Touchscreens make use of the person’s finger as the input device, which has the obvious benefit that people always have their fingers with them. The light pen was, arguably, the original pointing device. When it is pointed at the screen it returns information about the screen location to a computer which allows the item pointed at to be identified.
One of the most ubiquitous input devices is the mouse. The mouse consists of a palm-sized device that is moved over a flat surface such as the top of a desk.
Output
Technologies for displaying content to people rely primarily on the three perceptual abilities of vision, hearing, and touch. The most fundamental output device is the screen or monitor. Even a few years ago the default monitor used cathode ray tube (CRT) technology that required a large heavy box positioned on a desk or table.
Nowadays flat-screen monitors using plasma or LCD (liquid crystal display) technologies can be mounted on walls. Some of these can deliver very large displays that result in a significantly different interactive experience.

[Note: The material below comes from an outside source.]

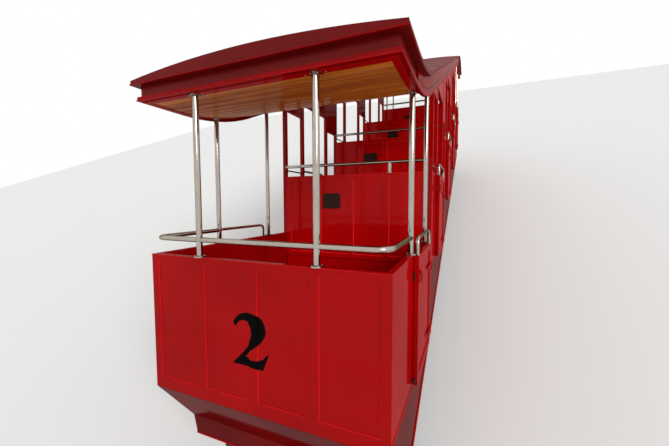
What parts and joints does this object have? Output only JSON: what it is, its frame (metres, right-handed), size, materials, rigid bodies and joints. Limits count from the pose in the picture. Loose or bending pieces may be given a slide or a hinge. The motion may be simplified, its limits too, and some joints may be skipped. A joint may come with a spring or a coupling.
{
  "type": "open stepped funicular car",
  "caption": "Open red funicular car with stepped floors, balconies at both ends, waist-high doors, benches, a sloping roof and chrome handrails.",
  "frame": {"origin": "centre of the footprint, on the floor that the wheel flanges stand on", "axes": "+Y along the track, uphill; +Z square to the track; +X to the right looking uphill. The floors and walls are level and upright once the track slopes at 23.4 degrees"},
  "size_m": [2.28, 11.2718, 3.9083],
  "materials": {
    "red_paint": "glossy deep red paint on timber",
    "chrome_tube": "polished tube",
    "ceiling_boards": "varnished boards",
    "bench_wood": "varnished slats",
    "floor_boards": "dark matt floor",
    "roof_skin": "red paint, weathered on top",
    "frame_steel": "dark grey paint",
    "wheel_steel": "bare steel, bright on the treads",
    "bar_paint": "dark brown paint on steel bar",
    "hinge_steel": "red paint on steel"
  },
  "bodies": {
    "car_body": {"axle_boxes": "frame_steel", "benches_1": "bench_wood", "benches_2": "bench_wood", "benches_3": "bench_wood", "bulkhead_1": "red_paint", "bulkhead_2": "red_paint", "bulkhead_3": "red_paint", "bulkhead_4": "red_paint", "bulkhead_rails": "chrome_tube", "ceiling": "ceiling_boards", "fascia_lower": "red_paint", "fascia_upper": "red_paint", "floors": "floor_boards", "left_door_hinges": "hinge_steel", "left_fascia": "red_paint", "left_posts": "red_paint", "left_skirt": "red_paint", "left_upper_panels": "red_paint", "left_waist_panels": "red_paint", "left_window_bars": "bar_paint", "lower_apron": "red_paint", "lower_balcony_rails": "chrome_tube", "lower_skirt": "red_paint", "rail_brake": "frame_steel", "right_door_hinges": "hinge_steel", "right_fascia": "red_paint", "right_posts": "red_paint", "right_skirt": "red_paint", "right_upper_panels": "red_paint", "right_waist_panels": "red_paint", "right_window_bars": "bar_paint", "roof_lower": "roof_skin", "roof_slope": "roof_skin", "roof_upper": "roof_skin", "rope_anchor": "frame_steel", "underframe": "frame_steel", "upper_apron": "red_paint", "upper_balcony_rails": "chrome_tube"},
    "left_door_0": {"left_door_0": "red_paint", "left_door_fittings_0": "chrome_tube"},
    "left_door_1": {"left_door_1": "red_paint", "left_door_fittings_1": "chrome_tube"},
    "left_door_2": {"left_door_2": "red_paint", "left_door_fittings_2": "chrome_tube"},
    "left_door_3": {"left_door_3": "red_paint", "left_door_fittings_3": "chrome_tube"},
    "left_door_4": {"left_door_4": "red_paint", "left_door_fittings_4": "chrome_tube"},
    "lower_wheelset": {"lower_wheelset": "wheel_steel"},
    "right_door_0": {"right_door_0": "red_paint", "right_door_fittings_0": "chrome_tube"},
    "right_door_1": {"right_door_1": "red_paint", "right_door_fittings_1": "chrome_tube"},
    "right_door_2": {"right_door_2": "red_paint", "right_door_fittings_2": "chrome_tube"},
    "right_door_3": {"right_door_3": "red_paint", "right_door_fittings_3": "chrome_tube"},
    "right_door_4": {"right_door_4": "red_paint", "right_door_fittings_4": "chrome_tube"},
    "upper_wheelset": {"upper_wheelset": "wheel_steel"}
  },
  "joints": [
    {"name": "lower_wheels_roll", "type": "hinge", "parent": "car_body", "child": "lower_wheelset", "pos_m": [0, -2.6701, 0.275], "axis": [1, 0, 0], "continuous": true},
    {"name": "upper_wheels_roll", "type": "hinge", "parent": "car_body", "child": "upper_wheelset", "pos_m": [0, 1.42724, 0.275], "axis": [1, 0, 0], "continuous": true},
    {"name": "left_door_0_swing", "type": "hinge", "parent": "car_body", "child": "left_door_0", "pos_m": [-1.095, -3.82616, 1.28766], "axis": [0, -0.3973, -0.9177], "range_deg": [0, 90]},
    {"name": "left_door_1_swing", "type": "hinge", "parent": "car_body", "child": "left_door_1", "pos_m": [-1.095, -1.77749, 1.28766], "axis": [0, -0.3973, -0.9177], "range_deg": [0, 90]},
    {"name": "left_door_2_swing", "type": "hinge", "parent": "car_body", "child": "left_door_2", "pos_m": [-1.095, 0.27118, 1.28766], "axis": [0, -0.3973, -0.9177], "range_deg": [0, 90]},
    {"name": "left_door_3_swing", "type": "hinge", "parent": "car_body", "child": "left_door_3", "pos_m": [-1.095, 2.31986, 1.28766], "axis": [0, -0.3973, -0.9177], "range_deg": [0, 90]},
    {"name": "left_door_4_swing", "type": "hinge", "parent": "car_body", "child": "left_door_4", "pos_m": [-1.095, 4.36853, 1.28766], "axis": [0, -0.3973, -0.9177], "range_deg": [0, 90]},
    {"name": "right_door_0_swing", "type": "hinge", "parent": "car_body", "child": "right_door_0", "pos_m": [1.095, -3.82616, 1.28766], "axis": [0, 0.3973, 0.9177], "range_deg": [0, 90]},
    {"name": "right_door_1_swing", "type": "hinge", "parent": "car_body", "child": "right_door_1", "pos_m": [1.095, -1.77749, 1.28766], "axis": [0, 0.3973, 0.9177], "range_deg": [0, 90]},
    {"name": "right_door_2_swing", "type": "hinge", "parent": "car_body", "child": "right_door_2", "pos_m": [1.095, 0.27118, 1.28766], "axis": [0, 0.3973, 0.9177], "range_deg": [0, 90]},
    {"name": "right_door_3_swing", "type": "hinge", "parent": "car_body", "child": "right_door_3", "pos_m": [1.095, 2.31986, 1.28766], "axis": [0, 0.3973, 0.9177], "range_deg": [0, 90]},
    {"name": "right_door_4_swing", "type": "hinge", "parent": "car_body", "child": "right_door_4", "pos_m": [1.095, 4.36853, 1.28766], "axis": [0, 0.3973, 0.9177], "range_deg": [0, 90]}
  ]
}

sound is an important method of output. Sound is a significantly under-used output medium. Speech output is also an increasingly popular option. With effective text-to-speech (TTS) systems, simply sending a text message to the system results in the clear spoken output
A printer is a device that prints text or illustrations on paper, while a plotter draws pictures or shapes. Plotters differ from printers in that they draw lines using a pen.
Communication
Communication can take place through wired connections such as a telephone line, or an Ethernet network which is often found in offices. Ethernet is the fastest form of communication, but the device has to be plugged into a network to make use of it. Ethernet allows connection to be made to the nearest node on the Internet.
Extremely fast communications over fiber-optic cables connect these nodes and hence connect devices to other devices all over the world. Each device on this network has a unique address, its IP (Internet Protocol) address, that enables data to be routed to the correct device. The number of IP addresses available will soon be used up and a new form of address, IPv6, will be needed.